Extract the listing below in full, unchanged.

● ● ● ●

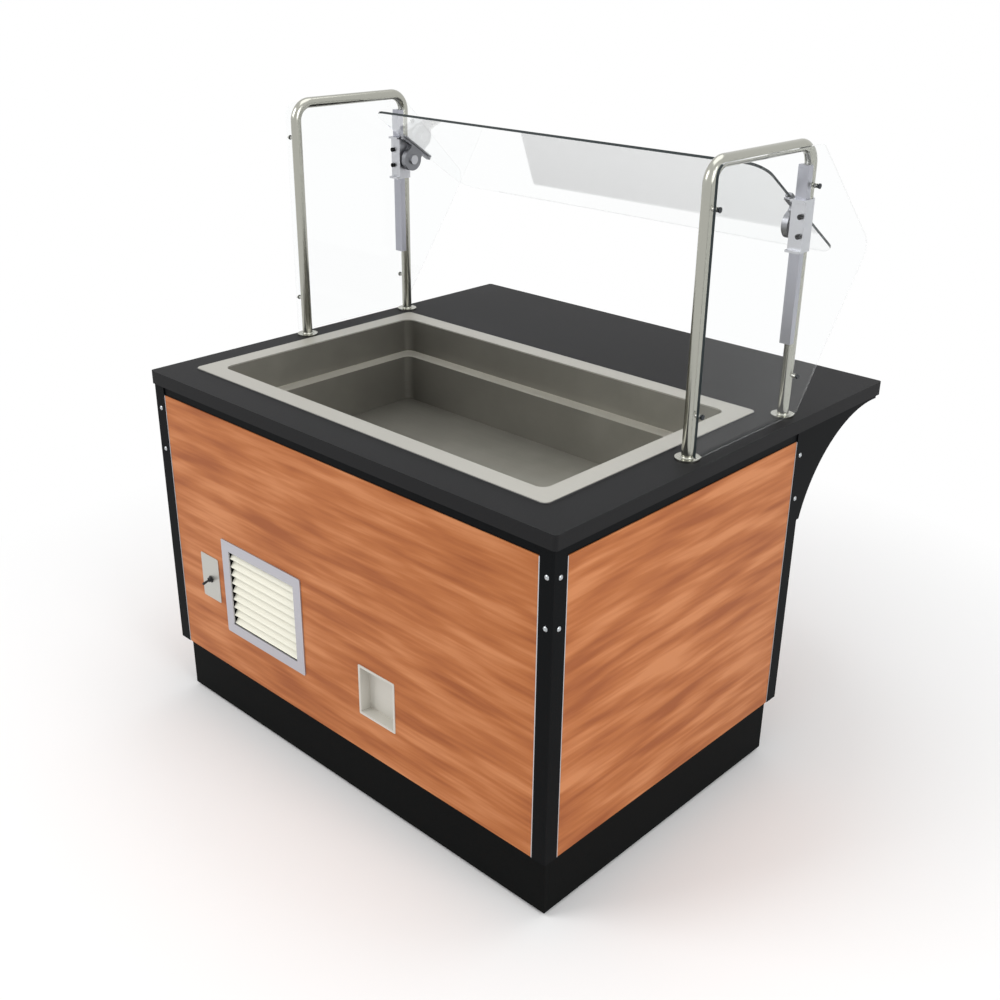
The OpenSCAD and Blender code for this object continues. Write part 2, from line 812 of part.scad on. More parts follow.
// Finned coil behind the grille
module condenser() color("#a9adaf") placed()
    translate([grille_x - cond_w / 2, cond_y, cond_z]) {
        fins = 24;
        pitch = (cond_w - 3) / fins;
        for (i = [0 : fins]) translate([i * pitch, 0, 0]) cube([i % fins == 0 ? 3 : 1, cond_t, cond_h]);
        for (row = [0 : 5], y = [cond_t / 4, 3 * cond_t / 4])
            rod_x([1, y, cond_row_z + row * cond_row_pitch], 4, cond_w - 2);
    }

// Sheet behind the coil with the ring that the fan turns in
module fan_shroud() color("#2a2c2e") placed()
    translate([grille_x, shroud_y, 0]) {
        difference() {
            block([-cond_w / 2, 0, cond_z], [cond_w / 2, 2, cond_z + cond_h]);
            rod_y([0, -1, fan_z], ring_r, 4);
        }
        difference() {
            rod_y([0, 0, fan_z], ring_r + 2, shroud_d);
            rod_y([0, -1, fan_z], ring_r, shroud_d + 2);
        }
    }

motor_y = shroud_y + shroud_d + 14;
motor_r = 38;
motor_l = 55;
shaft_r = 4;
shaft_in = 24;
stand_w = 36;
stand_y = 12;
stand_d = 31;
stand_lip = 4;
stand_foot_w = 90;
fan_set = 16;
fan_hub_r = 20;
fan_hub_l = 24;
blade_l = 84;
blade_w = 56;
blade_mid = 58;
blade_t = 2.5;
blade_pitch = 32;

// Fan motor on its stand
module fan_motor() color("#4a4d50") placed()
    translate([grille_x, motor_y, 0]) {
        difference() {
            union() {
                rod_y([0, 0, fan_z], motor_r, motor_l);
                block([-stand_w / 2, stand_y, unit_top],
                      [stand_w / 2, stand_y + stand_d, fan_z - motor_r + 5]);
                block([-stand_foot_w / 2, stand_y - stand_lip, unit_top],
                      [stand_foot_w / 2, stand_y + stand_d + stand_lip, unit_top + 4]);
            }
            rod_y([0, -1, fan_z], shaft_r + run, shaft_in + 2);
        }
    }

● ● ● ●

Exercise solution:
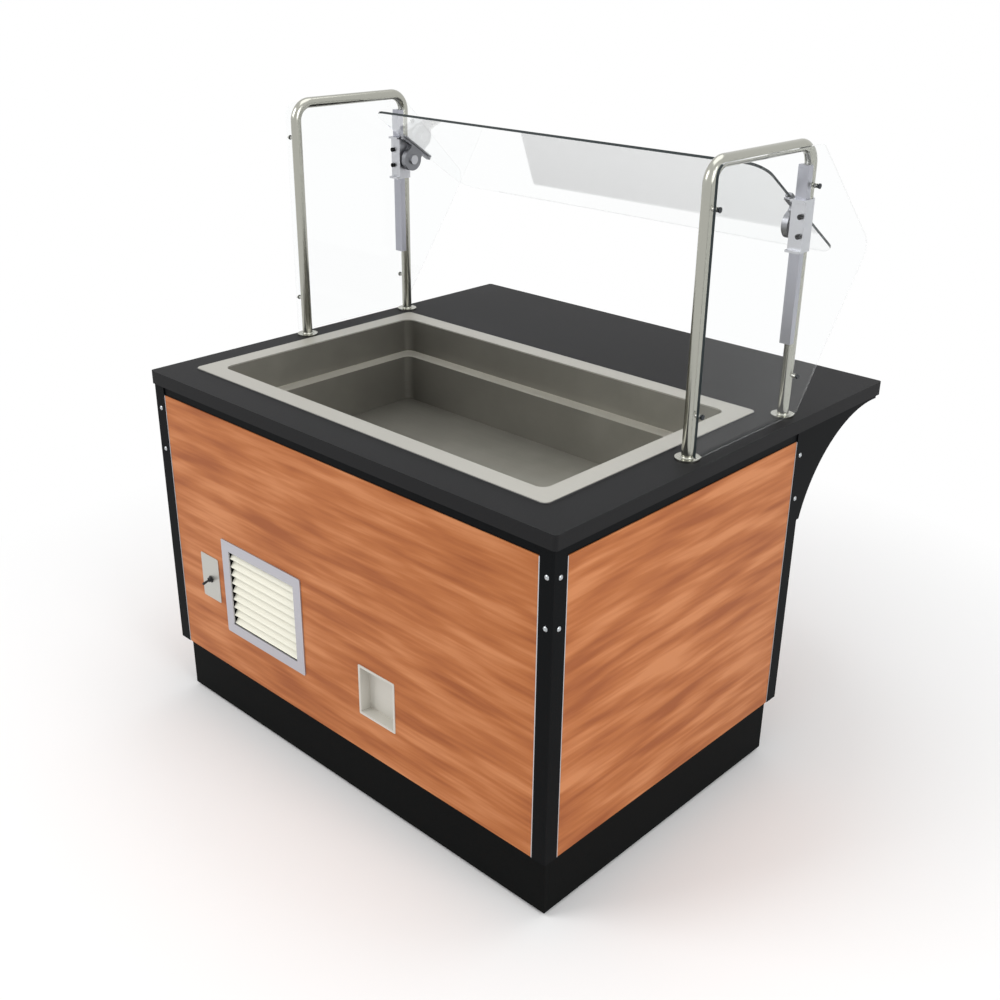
The OpenSCAD and Blender code for this object continues. Write part 2, from line 812 of part.scad on. More parts follow.
// Finned coil behind the grille
module condenser() color("#a9adaf") placed()
    translate([grille_x - cond_w / 2, cond_y, cond_z]) {
        fins = 24;
        pitch = (cond_w - 3) / fins;
        for (i = [0 : fins]) translate([i * pitch, 0, 0]) cube([i % fins == 0 ? 3 : 1, cond_t, cond_h]);
        for (row = [0 : 5], y = [cond_t / 4, 3 * cond_t / 4])
            rod_x([1, y, cond_row_z + row * cond_row_pitch], 4, cond_w - 2);
    }

// Sheet behind the coil with the ring that the fan turns in
module fan_shroud() color("#2a2c2e") placed()
    translate([grille_x, shroud_y, 0]) {
        difference() {
            block([-cond_w / 2, 0, cond_z], [cond_w / 2, 2, cond_z + cond_h]);
            rod_y([0, -1, fan_z], ring_r, 4);
        }
        difference() {
            rod_y([0, 0, fan_z], ring_r + 2, shroud_d);
            rod_y([0, -1, fan_z], ring_r, shroud_d + 2);
        }
    }

motor_y = shroud_y + shroud_d + 14;
motor_r = 38;
motor_l = 55;
shaft_r = 4;
shaft_in = 24;
stand_w = 36;
stand_y = 12;
stand_d = 31;
stand_lip = 4;
stand_foot_w = 90;
fan_set = 16;
fan_hub_r = 20;
fan_hub_l = 24;
blade_l = 84;
blade_w = 56;
blade_mid = 58;
blade_t = 2.5;
blade_pitch = 32;

// Fan motor on its stand
module fan_motor() color("#4a4d50") placed()
    translate([grille_x, motor_y, 0]) {
        difference() {
            union() {
                rod_y([0, 0, fan_z], motor_r, motor_l);
                block([-stand_w / 2, stand_y, unit_top],
                      [stand_w / 2, stand_y + stand_d, fan_z - motor_r + 5]);
                block([-stand_foot_w / 2, stand_y - stand_lip, unit_top],
                      [stand_foot_w / 2, stand_y + stand_d + stand_lip, unit_top + 4]);
            }
            rod_y([0, -1, fan_z], shaft_r + run, shaft_in + 2);
        }
    }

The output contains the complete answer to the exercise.